Navigating from Cortina d'Ampezzo to Castelrotto saw us travel via Val Gardena. High in the Dolomites at Selva di Val Gardena there is the Cappella Di San Maurizio. The small chapel is dedicated to Saint Maurice, patron saint of the alpine troops. The Alpini Corps was established in 1872 with the aim of preparing military troops for mountain warfare, which was most prevalent during WW1. The Association of Nationale Alpini founded in 1919 serves to preserve the history of the Alpini soldiers.
Castelrotto (Kastelruth) is located beneath the high alpine plateau of Alpe di Siusi. The symbol of the village is the majestic Baroque church steeple of the Parish Church of St Peter & Paul which rises to a height of 88 meters. Inside the steeple you will find a small chapel. The steeple is separated from the church itself which sits across a courtyard.
As the day turns to night the town takes on a fairytale feel.

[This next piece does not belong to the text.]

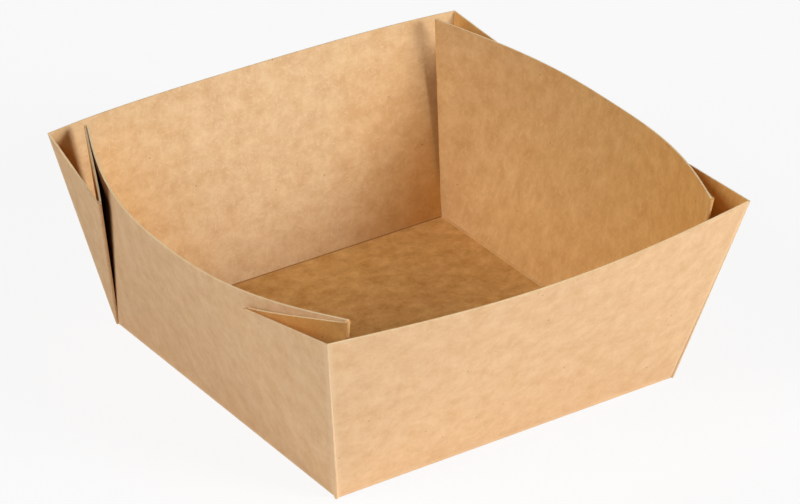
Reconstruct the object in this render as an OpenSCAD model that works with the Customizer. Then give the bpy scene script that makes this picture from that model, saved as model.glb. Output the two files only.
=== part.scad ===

The village of Santa Maddalena in the Funes Valley with the Odle mountains in the background is where you find the much photographed Church of Santa Maddalena. The church with the adjacent sacristy, the old school and farmstead form a unique assemblage in the foreground. St Maddalena is an idyllic alpine village quiet and charming town. Green slopes dominate the landscapes along with traditional alpine housing.
The artistic South Tyrolean city of Chuisa is located in the Valle Isarco. A charming medieval city guarded by Castel Sabbiona and typically South Tyrolean.